É claro que se a esquerda conseguiu chegar onde chegou foi porque a direita – particularmente os políticos – foi criada à sua imagem e semelhança para servir de alavanca. Com a ingenuidade, a moleza e a buçalidade intelectual que a caracteriza, a direita comeu sempre muito bem as tretas da APF, tais como o mito da penalização das mulheres, quando o que, de facto, pretendem é proteger os “profissionais” carniceiros da máfia abortista, e a ideia de que o aborto quando realizado em estabelecimento legal não tem consequências para a saúde das mulheres, quando se sabe que há maior incidência de cancro na mama e depressões entre mulheres que abortaram.

As contradições da esquerda são mais que muitas. Porquê pôr o limite legal para aborto livre às 10 ou 12 semanas? Porque não às 24 ou 36? Se não é crime... Dizem que não há direito uma mulher ir a tribunal por abortar. Então e há direito uma mulher ir a tribunal por roubar, traficar droga, fugir aos impostos ou matar a mãe? Condenam a violência doméstica como crime, mas querem absolver o caso extremo de violência doméstica, em que uma mulher, mais ou menos pressionada, recorre a um carniceiro para que lhe mate o filho. Para eles é mais grave levar uns estalos do que ser triturado.

E se um indivíduo – desses que não gosta de mulheres grávidas – agredir uma mulher grávida de 12 semanas na barriga e lhe provocar um aborto, comete crime de homicídio ou não?

Após tantos anos de ditadura cultural e política de esquerda, já devíamos ter aprendido que as soluções deles são sempre piores que os problemas.

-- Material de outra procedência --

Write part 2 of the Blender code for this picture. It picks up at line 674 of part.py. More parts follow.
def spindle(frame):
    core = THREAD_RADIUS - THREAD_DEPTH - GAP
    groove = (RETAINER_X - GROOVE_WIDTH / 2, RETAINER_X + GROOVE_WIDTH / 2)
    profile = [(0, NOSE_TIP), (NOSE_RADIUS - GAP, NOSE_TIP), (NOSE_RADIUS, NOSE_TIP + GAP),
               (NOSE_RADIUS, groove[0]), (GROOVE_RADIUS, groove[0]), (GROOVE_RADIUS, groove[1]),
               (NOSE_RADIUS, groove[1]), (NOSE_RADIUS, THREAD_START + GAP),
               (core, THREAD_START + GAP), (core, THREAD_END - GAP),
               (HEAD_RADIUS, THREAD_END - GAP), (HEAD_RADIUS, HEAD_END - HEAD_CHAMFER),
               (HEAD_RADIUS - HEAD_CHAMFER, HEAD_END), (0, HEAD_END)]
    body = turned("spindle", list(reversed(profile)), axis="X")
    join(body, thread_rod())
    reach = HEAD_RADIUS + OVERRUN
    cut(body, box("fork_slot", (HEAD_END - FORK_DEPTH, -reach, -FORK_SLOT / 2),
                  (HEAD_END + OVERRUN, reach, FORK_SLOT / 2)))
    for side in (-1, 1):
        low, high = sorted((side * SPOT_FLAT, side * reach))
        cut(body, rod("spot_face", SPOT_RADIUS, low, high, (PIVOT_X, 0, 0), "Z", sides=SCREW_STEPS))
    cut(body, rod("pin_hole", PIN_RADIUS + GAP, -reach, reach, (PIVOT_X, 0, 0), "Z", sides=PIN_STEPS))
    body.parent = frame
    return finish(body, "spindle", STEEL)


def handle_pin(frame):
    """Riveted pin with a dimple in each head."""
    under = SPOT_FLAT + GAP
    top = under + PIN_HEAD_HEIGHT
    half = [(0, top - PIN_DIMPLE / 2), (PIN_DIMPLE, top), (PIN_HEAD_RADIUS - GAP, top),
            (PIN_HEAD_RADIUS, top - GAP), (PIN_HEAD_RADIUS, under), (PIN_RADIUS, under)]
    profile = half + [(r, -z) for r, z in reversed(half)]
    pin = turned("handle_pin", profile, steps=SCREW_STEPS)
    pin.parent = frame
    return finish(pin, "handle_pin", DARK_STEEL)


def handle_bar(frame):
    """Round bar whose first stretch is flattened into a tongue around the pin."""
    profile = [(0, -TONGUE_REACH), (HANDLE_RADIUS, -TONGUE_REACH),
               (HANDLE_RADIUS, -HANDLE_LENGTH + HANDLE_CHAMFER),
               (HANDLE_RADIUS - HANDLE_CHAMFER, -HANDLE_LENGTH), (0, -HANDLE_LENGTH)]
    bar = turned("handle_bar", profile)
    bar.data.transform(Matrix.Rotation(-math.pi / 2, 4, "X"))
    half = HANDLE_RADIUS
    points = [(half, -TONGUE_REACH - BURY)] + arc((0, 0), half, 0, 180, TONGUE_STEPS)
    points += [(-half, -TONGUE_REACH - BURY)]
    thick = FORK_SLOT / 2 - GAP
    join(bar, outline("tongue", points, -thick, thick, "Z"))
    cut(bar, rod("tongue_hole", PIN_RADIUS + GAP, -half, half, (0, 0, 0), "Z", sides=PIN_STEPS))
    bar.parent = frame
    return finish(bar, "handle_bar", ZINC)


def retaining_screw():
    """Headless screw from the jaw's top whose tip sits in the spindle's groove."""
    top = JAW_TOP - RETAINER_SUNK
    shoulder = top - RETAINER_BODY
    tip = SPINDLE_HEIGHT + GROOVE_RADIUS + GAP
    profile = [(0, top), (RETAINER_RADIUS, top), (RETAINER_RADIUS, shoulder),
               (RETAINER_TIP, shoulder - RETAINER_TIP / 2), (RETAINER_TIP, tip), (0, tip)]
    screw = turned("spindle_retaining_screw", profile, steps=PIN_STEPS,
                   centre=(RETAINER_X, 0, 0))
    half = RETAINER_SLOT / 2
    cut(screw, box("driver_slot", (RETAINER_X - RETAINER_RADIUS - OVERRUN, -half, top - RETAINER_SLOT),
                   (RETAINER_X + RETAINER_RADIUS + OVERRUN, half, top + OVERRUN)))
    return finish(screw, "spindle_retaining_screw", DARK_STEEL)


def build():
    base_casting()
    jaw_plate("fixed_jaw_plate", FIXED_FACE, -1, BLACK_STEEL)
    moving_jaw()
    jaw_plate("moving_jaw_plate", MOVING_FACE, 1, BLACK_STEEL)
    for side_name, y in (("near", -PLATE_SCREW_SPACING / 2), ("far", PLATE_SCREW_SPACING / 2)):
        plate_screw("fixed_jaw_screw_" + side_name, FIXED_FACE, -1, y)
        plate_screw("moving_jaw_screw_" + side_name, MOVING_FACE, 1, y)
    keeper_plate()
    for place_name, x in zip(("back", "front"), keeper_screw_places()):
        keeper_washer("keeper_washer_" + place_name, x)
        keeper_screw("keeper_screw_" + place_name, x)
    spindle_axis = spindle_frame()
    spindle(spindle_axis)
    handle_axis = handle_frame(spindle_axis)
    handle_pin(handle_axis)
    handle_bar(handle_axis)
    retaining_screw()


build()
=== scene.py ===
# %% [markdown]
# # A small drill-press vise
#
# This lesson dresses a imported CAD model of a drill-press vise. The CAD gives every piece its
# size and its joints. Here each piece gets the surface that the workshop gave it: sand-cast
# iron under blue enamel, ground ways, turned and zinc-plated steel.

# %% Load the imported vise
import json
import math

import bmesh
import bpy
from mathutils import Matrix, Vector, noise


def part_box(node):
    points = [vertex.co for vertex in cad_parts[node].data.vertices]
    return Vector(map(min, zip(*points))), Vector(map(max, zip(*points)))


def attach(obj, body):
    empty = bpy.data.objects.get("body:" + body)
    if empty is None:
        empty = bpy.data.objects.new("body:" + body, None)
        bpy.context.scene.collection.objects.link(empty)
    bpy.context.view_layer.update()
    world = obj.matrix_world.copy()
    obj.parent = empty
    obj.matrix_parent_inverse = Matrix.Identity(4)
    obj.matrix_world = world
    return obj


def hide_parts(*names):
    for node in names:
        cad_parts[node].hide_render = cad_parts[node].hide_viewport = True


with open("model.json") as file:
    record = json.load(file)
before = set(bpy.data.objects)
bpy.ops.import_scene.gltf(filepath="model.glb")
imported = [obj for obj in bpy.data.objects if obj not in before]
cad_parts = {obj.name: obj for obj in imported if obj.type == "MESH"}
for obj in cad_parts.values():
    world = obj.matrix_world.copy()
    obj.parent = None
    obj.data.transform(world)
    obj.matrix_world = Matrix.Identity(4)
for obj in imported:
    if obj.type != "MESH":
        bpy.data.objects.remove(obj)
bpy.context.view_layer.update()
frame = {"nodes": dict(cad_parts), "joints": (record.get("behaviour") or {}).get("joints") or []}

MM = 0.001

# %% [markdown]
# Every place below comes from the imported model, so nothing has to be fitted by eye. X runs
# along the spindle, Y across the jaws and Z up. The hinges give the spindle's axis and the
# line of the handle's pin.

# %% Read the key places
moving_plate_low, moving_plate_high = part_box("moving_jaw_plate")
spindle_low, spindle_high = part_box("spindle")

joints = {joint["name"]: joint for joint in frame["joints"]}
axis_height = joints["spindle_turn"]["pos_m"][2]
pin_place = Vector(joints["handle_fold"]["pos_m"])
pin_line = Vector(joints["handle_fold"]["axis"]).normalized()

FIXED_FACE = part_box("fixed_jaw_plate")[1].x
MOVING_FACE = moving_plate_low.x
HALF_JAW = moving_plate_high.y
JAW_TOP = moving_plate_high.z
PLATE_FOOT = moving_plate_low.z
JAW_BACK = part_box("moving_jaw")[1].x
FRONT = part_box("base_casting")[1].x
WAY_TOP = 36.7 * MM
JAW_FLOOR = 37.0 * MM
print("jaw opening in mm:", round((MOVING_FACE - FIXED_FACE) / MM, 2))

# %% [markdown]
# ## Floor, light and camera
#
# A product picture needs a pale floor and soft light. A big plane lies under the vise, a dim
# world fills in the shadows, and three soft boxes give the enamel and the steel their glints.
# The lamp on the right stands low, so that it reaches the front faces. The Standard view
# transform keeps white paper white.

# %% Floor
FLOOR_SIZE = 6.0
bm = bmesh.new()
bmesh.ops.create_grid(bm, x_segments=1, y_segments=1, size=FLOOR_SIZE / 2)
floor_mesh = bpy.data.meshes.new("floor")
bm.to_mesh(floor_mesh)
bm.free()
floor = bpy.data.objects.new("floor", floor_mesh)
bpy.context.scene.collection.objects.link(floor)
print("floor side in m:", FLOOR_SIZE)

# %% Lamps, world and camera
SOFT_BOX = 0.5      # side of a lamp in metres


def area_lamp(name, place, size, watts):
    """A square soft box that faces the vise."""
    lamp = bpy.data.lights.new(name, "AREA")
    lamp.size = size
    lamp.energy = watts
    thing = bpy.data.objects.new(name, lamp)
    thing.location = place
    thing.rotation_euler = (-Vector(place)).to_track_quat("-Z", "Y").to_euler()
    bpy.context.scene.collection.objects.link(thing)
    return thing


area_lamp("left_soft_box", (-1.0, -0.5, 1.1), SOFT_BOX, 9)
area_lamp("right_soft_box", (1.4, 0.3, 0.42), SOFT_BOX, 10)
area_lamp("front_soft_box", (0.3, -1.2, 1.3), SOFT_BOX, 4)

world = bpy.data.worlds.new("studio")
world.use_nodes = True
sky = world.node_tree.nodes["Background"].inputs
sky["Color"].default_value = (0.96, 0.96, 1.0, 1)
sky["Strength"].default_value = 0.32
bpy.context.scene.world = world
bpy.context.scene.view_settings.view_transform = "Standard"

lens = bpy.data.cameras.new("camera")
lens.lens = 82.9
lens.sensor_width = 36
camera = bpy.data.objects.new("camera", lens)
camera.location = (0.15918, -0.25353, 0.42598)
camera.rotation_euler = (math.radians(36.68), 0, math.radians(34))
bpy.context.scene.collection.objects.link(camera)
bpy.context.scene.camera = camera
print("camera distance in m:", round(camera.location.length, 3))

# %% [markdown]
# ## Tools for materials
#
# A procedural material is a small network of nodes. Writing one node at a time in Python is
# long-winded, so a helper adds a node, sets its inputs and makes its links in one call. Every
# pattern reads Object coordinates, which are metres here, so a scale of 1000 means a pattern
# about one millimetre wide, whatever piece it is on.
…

É claro que eles sabem que estas coisas vão por partes: os que querem agora o aborto livre até às 10 ou 12 semanas foram os mesmos que aprovaram a actual lei há 20 anos, em nome da tolerância e da modernidade; daqui por poucos anos vão querer alargar o aborto até às 20 ou 24 semanas, invocando a mesma tolerância e os progressos da medicina, com a desculpa de que 12 semanas é pouco tempo para dar vazão à demanda nos serviços de saúde, que não estão preparados para tanta exigência. E por aí fora.

Eliminar as práticas abortivas da lista de crimes é abrir caminho para a sua banalização e para outras práticas de morte tais como a eutanásia, a instrumentalização e a morte de embriões para benefício de terceiros, enfim, é abrir o caminho para as novas câmaras de gás a todos aqueles que os iluminados acharem que não são dignos de viver.

Se descriminalizar as práticas abortivas é condenável, mais condenável é dispor de estruturas hospitalares, concebidas para conservar a vida humana, e instrumentalizá-las para a sua destruição arbitrária, ou seja, porque dá jeito.

Será que os hospitais, que não conseguem dar vazão a tantas cirurgias há anos em lista de espera, vão atrasar ainda mais os seus serviços para dar prioridade aos abortos?

Existem dois caminhos para ajudar as mulheres com gravidezes problemáticas: ajudá-las a aceitar a gravidez e a maternidade ou ajudá-las a despachar o que trazem no ventre. A esquerda prefere a última e condena os que que preferem e praticam a primeira.

A esquerda é assim: é canha, torta, sinistra... é esquerda.